My peers and i have been generally discouraging of the stuporfood industry, peddled by death mongering corporate dinner lackeys and served to impressionable, ravenous youth at mainstream outdoor centres. Kurt Hahn would turn in his grave. Part of the pushback has been modeling forage and providing nutritious alternatives from primary ingredients. Onesuch alternative makes use of the ubiquitous stinging nettle, which forms the subject of this blog.
Nettles all your round.
A good one at the start of the year, particularly with our volunteers, was nettle beer-a ‘quick beer’ which normally has to get drunk before the bottles explode. Procure a Cornelius keg, which, having a pressure release valve, allows the elixir to be stored without any undesired outcome.
I love saag dishes, but in good conscience you need about 10kg of organic spinach to feed 30 people if your night’s a curry night; which is impossible in terms of cost and procurement. So here’s my top tips… Use your favourite saag recipe and subbstitute the spinich with nettle tips, cook in a pressure cooker and use a blender; and you’ve got yourself a powerful lunch for the price of some spices and about 20p worth of gas. I make my nettle soups ‘thick’ like this with a touch of bouillion, the young people dubbed it ‘shrek soup’ and it went down a storm for the couple weeks it was in season.
A few years back I read this article on the use of nettle seeds in adrenal fatigue. Since that time, I’ve been harvesting for autumn/winter store. I’ve finally arrived at a fairly efficient form of harvesting and processing. To get there, I’ve experimented with the following.
1. Picking and hanging whole plant to dry. Drying naturally.
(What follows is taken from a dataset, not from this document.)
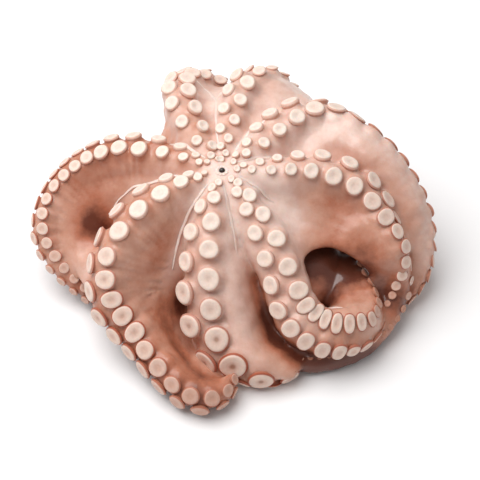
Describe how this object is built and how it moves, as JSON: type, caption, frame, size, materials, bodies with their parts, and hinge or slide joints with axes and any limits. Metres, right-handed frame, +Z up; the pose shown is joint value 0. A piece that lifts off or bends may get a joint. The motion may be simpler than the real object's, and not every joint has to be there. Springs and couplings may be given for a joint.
{
  "type": "whole octopus",
  "caption": "Whole cooked octopus set down mouth up, its arms draped over the head and curled under, suckers outwards.",
  "frame": {"origin": "centre of the bounding box in plan, on the surface that the octopus rests on", "axes": "+Z up out of the mouth, -Y towards the front arm, +X towards the right-hand arms"},
  "size_m": [0.2513, 0.2337, 0.0968],
  "materials": {
    "flesh": "moist satin skin, pale pink to brown",
    "beak": "dark horn, polished"
  },
  "bodies": {
    "root": {"octopus": "flesh", "beak": "beak"}
  },
  "joints": []
}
Collecting seeds in newspaper.
2. Picking individual bunches of seeds off plant, drying Naturally.
3. Picking individual bunches of seeds off plant, drying in reducing oven. By reducing oven, I mean, using oven for cooking a meal; and placing the foraged material in it to dry after it has been turned off. Sieve out seeds.
4. Harvesting whole plant with knife/billhook and stripping plant into baking tray. Drying in reducing oven. Picking out leaves and sieving out seeds.
5. Harvesting whole plant with knife/billhook, placing whole plant in reducing oven. Shaking out seeds into baking tray and discarding plant. Sieve out seeds.
Method 5 is efficient, large batches of nutritious, oil-rich seed can be harvested with minimal effort.
Ladies & Gentlemen, One in three men get prostate cancer. A good preventative (besides moola bandha) is nettle roots. They are easily dug up and washed and can be stored in alcohol in the same way one prepares other tinctures.
Dried tips, of course; can be stewed and served as a strong hot or cold beverage throughout the winter.
Note: Despite accounts of the great sage, hero and ascetic yogi Milarepa subsisting on nothing but nettles, Urtica dioica should be consumed as part of a diet you enjoy; best wishes for the autumn harvest!